- What is asked
Nothing may be dropped or altered: reproduce all the data.

- Source excerpt
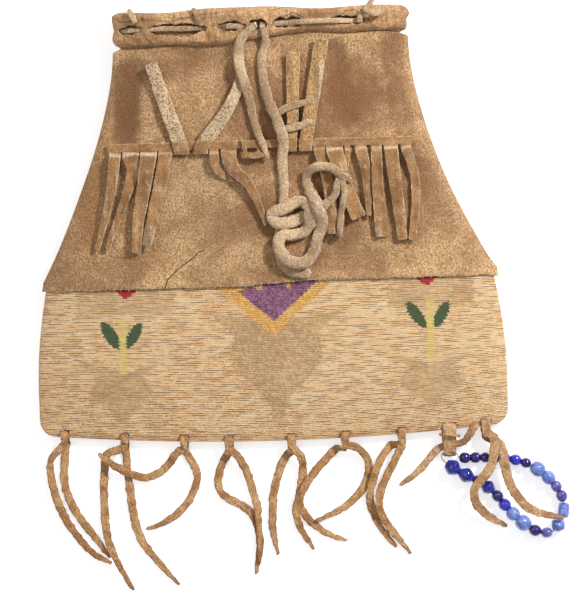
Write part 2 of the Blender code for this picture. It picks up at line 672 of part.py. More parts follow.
def upper_fringe(heights):
    band_low = MOUTH_TOP - FRINGE_DROP - FRINGE_BAND / 2
    band_high = band_low + FRINGE_BAND
    corners = sorted({0.0, FRINGE_WIDTH}.union(*[{a, b} for (a, b), _, _ in STRANDS]))
    centres = {}
    for x in corners:
        tops = [heights.top(FRINGE_LEFT + x, y, 2.5) for y in (band_low, band_high)]
        centres[x] = max(tops) + LAID_GAP + FRINGE_THICKNESS / 2
    band = []
    for x in corners:
        for y in (band_low, band_high):
            heights.stamp(FRINGE_LEFT + x, y, 3, centres[x] + FRINGE_THICKNESS / 2)
    for a, b in zip(corners, corners[1:]):
        for share in (0.25, 0.5, 0.75):
            level = centres[a] + (centres[b] - centres[a]) * share + FRINGE_THICKNESS / 2
            for y in (band_low + 1, band_high - 1):
                heights.stamp(FRINGE_LEFT + a + (b - a) * share, y, 2.5, level)
    shape = bmesh.new()
    half = FRINGE_THICKNESS / 2
    posts = {}
    for x in corners:
        places = [(band_low, half), (band_high, half), (band_high, -half), (band_low, -half)]
        posts[x] = [shape.verts.new(Vector((FRINGE_LEFT + x, y, centres[x] + dz)) * MM) for y, dz in places]
    hung = {edges for edges, _, _ in STRANDS}
    for a, b in zip(corners, corners[1:]):
        for k in range(4):
            if k == 3 and (a, b) in hung:
                continue
            j = (k + 1) % 4
            shape.faces.new((posts[a][k], posts[a][j], posts[b][j], posts[b][k]))
    shape.faces.new(posts[corners[0]])
    shape.faces.new(list(reversed(posts[corners[-1]])))
    for index in LAY_ORDER:
        (a, b), offsets, flipped = STRANDS[index]
        first = Vector((FRINGE_LEFT + (a + b) / 2, band_low, (centres[a] + centres[b]) / 2, b - a))
        lead = [Vector((first.x, band_low - 1.5, first.z, b - a))]
        start_y = band_low - 3.5
        if flipped:
            lead += turn_over(first, band_low, FRINGE_THICKNESS / 2 + LAID_GAP)
            start_y = band_low + 1.5
        route = [(first.x, start_y, b - a)]
        route += [(FRINGE_LEFT + x, band_low + y, width) for x, y, width in offsets]
        laid = lay(heights, route, FRINGE_THICKNESS, 18, start=lead[-1].z)
        loops = strip_loops([first] + lead + laid, FRINGE_THICKNESS)[1:]
        left_low, left_high = posts[a][3], posts[a][0]
        right_low, right_high = posts[b][3], posts[b][0]
        ring = [right_high, left_high, left_low, right_low]
        if (loops[0][0] - loops[0][1]).x < 0:
            ring = [left_high, right_high, right_low, left_low]
        if (loops[0][0] - loops[0][3]).z < 0:
            ring = [ring[3], ring[2], ring[1], ring[0]]
        for loop in loops:
            nxt = [shape.verts.new(p * MM) for p in loop]
            for k in range(4):
                j = (k + 1) % 4
                shape.faces.new((ring[k], ring[j], nxt[j], nxt[k]))
            ring = nxt
        shape.faces.new(ring)
    bmesh.ops.recalc_face_normals(shape, faces=shape.faces)
    mesh = bpy.data.meshes.new("upper_fringe")
    shape.to_mesh(mesh)
    shape.free()
    mesh.shade_smooth()
    mesh.set_sharp_from_angle(angle=math.radians(50))
    return place("upper_fringe", mesh, "buckskin")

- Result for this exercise
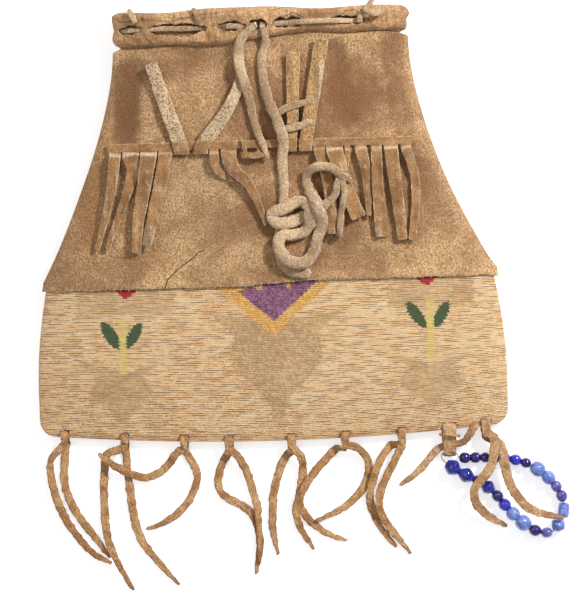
Write part 2 of the Blender code for this picture. It picks up at line 672 of part.py. More parts follow.
def upper_fringe(heights):
    band_low = MOUTH_TOP - FRINGE_DROP - FRINGE_BAND / 2
    band_high = band_low + FRINGE_BAND
    corners = sorted({0.0, FRINGE_WIDTH}.union(*[{a, b} for (a, b), _, _ in STRANDS]))
    centres = {}
    for x in corners:
        tops = [heights.top(FRINGE_LEFT + x, y, 2.5) for y in (band_low, band_high)]
        centres[x] = max(tops) + LAID_GAP + FRINGE_THICKNESS / 2
    band = []
    for x in corners:
        for y in (band_low, band_high):
            heights.stamp(FRINGE_LEFT + x, y, 3, centres[x] + FRINGE_THICKNESS / 2)
    for a, b in zip(corners, corners[1:]):
        for share in (0.25, 0.5, 0.75):
            level = centres[a] + (centres[b] - centres[a]) * share + FRINGE_THICKNESS / 2
            for y in (band_low + 1, band_high - 1):
                heights.stamp(FRINGE_LEFT + a + (b - a) * share, y, 2.5, level)
    shape = bmesh.new()
    half = FRINGE_THICKNESS / 2
    posts = {}
    for x in corners:
        places = [(band_low, half), (band_high, half), (band_high, -half), (band_low, -half)]
        posts[x] = [shape.verts.new(Vector((FRINGE_LEFT + x, y, centres[x] + dz)) * MM) for y, dz in places]
    hung = {edges for edges, _, _ in STRANDS}
    for a, b in zip(corners, corners[1:]):
        for k in range(4):
            if k == 3 and (a, b) in hung:
                continue
            j = (k + 1) % 4
            shape.faces.new((posts[a][k], posts[a][j], posts[b][j], posts[b][k]))
    shape.faces.new(posts[corners[0]])
    shape.faces.new(list(reversed(posts[corners[-1]])))
    for index in LAY_ORDER:
        (a, b), offsets, flipped = STRANDS[index]
        first = Vector((FRINGE_LEFT + (a + b) / 2, band_low, (centres[a] + centres[b]) / 2, b - a))
        lead = [Vector((first.x, band_low - 1.5, first.z, b - a))]
        start_y = band_low - 3.5
        if flipped:
            lead += turn_over(first, band_low, FRINGE_THICKNESS / 2 + LAID_GAP)
            start_y = band_low + 1.5
        route = [(first.x, start_y, b - a)]
        route += [(FRINGE_LEFT + x, band_low + y, width) for x, y, width in offsets]
        laid = lay(heights, route, FRINGE_THICKNESS, 18, start=lead[-1].z)
        loops = strip_loops([first] + lead + laid, FRINGE_THICKNESS)[1:]
        left_low, left_high = posts[a][3], posts[a][0]
        right_low, right_high = posts[b][3], posts[b][0]
        ring = [right_high, left_high, left_low, right_low]
        if (loops[0][0] - loops[0][1]).x < 0:
            ring = [left_high, right_high, right_low, left_low]
        if (loops[0][0] - loops[0][3]).z < 0:
            ring = [ring[3], ring[2], ring[1], ring[0]]
        for loop in loops:
            nxt = [shape.verts.new(p * MM) for p in loop]
            for k in range(4):
                j = (k + 1) % 4
                shape.faces.new((ring[k], ring[j], nxt[j], nxt[k]))
            ring = nxt
        shape.faces.new(ring)
    bmesh.ops.recalc_face_normals(shape, faces=shape.faces)
    mesh = bpy.data.meshes.new("upper_fringe")
    shape.to_mesh(mesh)
    shape.free()
    mesh.shade_smooth()
    mesh.set_sharp_from_angle(angle=math.radians(50))
    return place("upper_fringe", mesh, "buckskin")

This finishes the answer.